EXERCISE DIRECTIONS - Set down exactly the lines of the listing below, please, beginning with the first and ending with the line that holds "bare veneer, plywood".

******

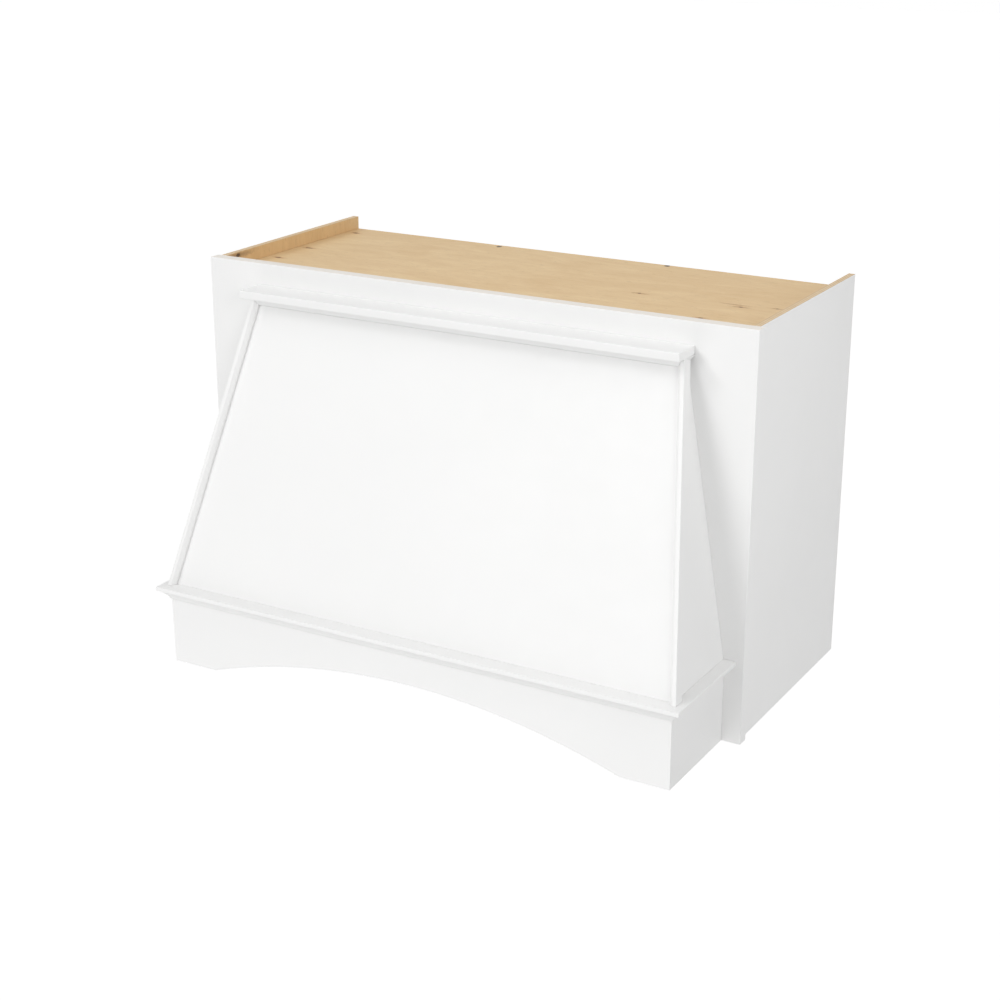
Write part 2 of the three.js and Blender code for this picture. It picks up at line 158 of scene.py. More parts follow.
class HoodWoodSettings(bpy.types.PropertyGroup):
    """The bare veneer, plywood and softwood."""

    veneer_colour: FloatVectorProperty(
        name="Veneer",
        description="Light colour of the bare veneer",
        subtype="COLOR",
        size=3,
        min=0,
        max=1,
        default=linear(231, 203, 158),
    )
    veneer_figure: FloatVectorProperty(
        name="Veneer figure",
        description="Darker colour of the veneer's figure",
        subtype="COLOR",
        size=3,
        min=0,
        max=1,
        default=linear(216, 182, 134),
    )
    # The inner faces' two colours are the veneer's wood made a little darker and warmer: painted shade
    # and bounce light, since these faces are lit less
    inside_shaded_colour: FloatVectorProperty(
        name="Inside face",
        description="Light colour of the side panels' bare inner faces",
        subtype="COLOR",
        size=3,
        min=0,
        max=1,
        default=linear(231, 197, 147),
    )
    inside_shaded_figure: FloatVectorProperty(
        name="Inside figure",
        description="Darker figure of the bare inner faces",
        subtype="COLOR",
        size=3,
        min=0,
        max=1,
        default=linear(216, 180, 129),
    )
    softwood_colour: FloatVectorProperty(
        name="Softwood",
        description="Light colour of the sawn rails, strips and blocks",
        subtype="COLOR",
        size=3,
        min=0,
        max=1,
        default=linear(222, 192, 148),
    )
    softwood_figure: FloatVectorProperty(
        name="Softwood figure",
        description="Darker growth rings of the sawn wood",
        subtype="COLOR",
        size=3,
        min=0,
        max=1,
        default=linear(186, 142, 92),
    )
    ply_light: FloatVectorProperty(
        name="Ply edge, light layers",
        description="Colour of the plywood edge's light layers",
        subtype="COLOR",
        size=3,
        min=0,
        max=1,
        default=linear(233, 213, 181),
    )
    ply_dark: FloatVectorProperty(
        name="Ply edge, dark layers",
        description="Colour of the plywood edge's dark layers",
        subtype="COLOR",
        size=3,
        min=0,
        max=1,
        default=linear(208, 175, 132),
    )
    ply: FloatProperty(
        name="Ply thickness",
        description="Thickness of one layer of the plywood",
        unit="LENGTH",
        min=0.0005,
        max=0.004,
        default=0.002,
    )


class HoodEdgeSettings(bpy.types.PropertyGroup):
    """How far the boards' outside edges are eased."""

    veneer: FloatProperty(
        name="Top panel edges",
        description="How far the outside edges of the veneered top panel are eased",
        unit="LENGTH",
        min=0.0001,
        max=0.003,
        default=0.0003,
    )
    panel: FloatProperty(
        name="Panel edges",
        description="How far the outside edges of the side panels and the sloping panel are eased",
        unit="LENGTH",
        min=0.0001,
        max=0.003,
        default=0.0004,
    )
    flare: FloatProperty(
        name="Canopy side edges",
        description="How far the outside edges of the canopy's flared sides are eased",
        unit="LENGTH",
        min=0.0001,
        max=0.003,
        default=0.0006,
    )
    strip: FloatProperty(
        name="Frame and trim edges",
        description="How far the outside edges of the face frame and the canopy's trim are eased",
        unit="LENGTH",
        min=0.0001,
        max=0.003,
        default=0.0007,
    )
    moulding: FloatProperty(
        name="Moulding edges",
        description="How far the outside edges of the cove moulding are eased",
        unit="LENGTH",
        min=0.0001,
        max=0.003,
        default=0.0008,
    )
    valance: FloatProperty(
        name="Valance edges",
        description="How far the outside edges of the valance's boards are eased",
        unit="LENGTH",
        min=0.0001,
        max=0.003,
        default=0.001,
    )
    cap: FloatProperty(
        name="Cap edges",
        description="How far the outside edges of the canopy's flat cap are eased",
        unit="LENGTH",
        min=0.0001,
        max=0.003,
        default=0.0014,
    )
    block: FloatProperty(
        name="Strip and block edges",
        description="How far the outside edges of the sawn strips, blocks and ledgers are eased",
        unit="LENGTH",
        min=0.0001,
        max=0.003,
        default=0.0008,
    )
    hanging_rail: FloatProperty(
        name="Hanging rail edges",
        description="How far the outside edges of the hanging rails are eased",
        unit="LENGTH",
        min=0.0001,
        max=0.003,
        default=0.0012,
    )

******

RESULT OF THIS TASK -
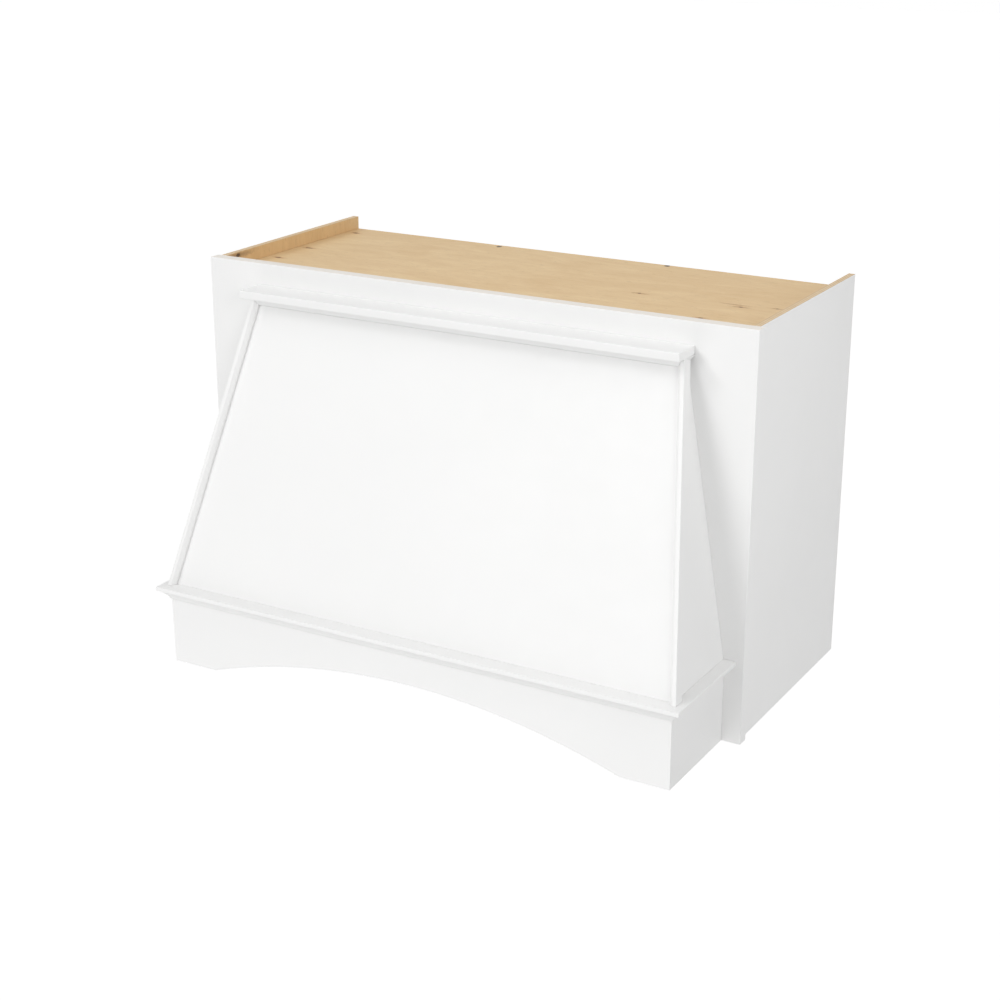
Write part 2 of the three.js and Blender code for this picture. It picks up at line 158 of scene.py. More parts follow.
class HoodWoodSettings(bpy.types.PropertyGroup):
    """The bare veneer, plywood and softwood."""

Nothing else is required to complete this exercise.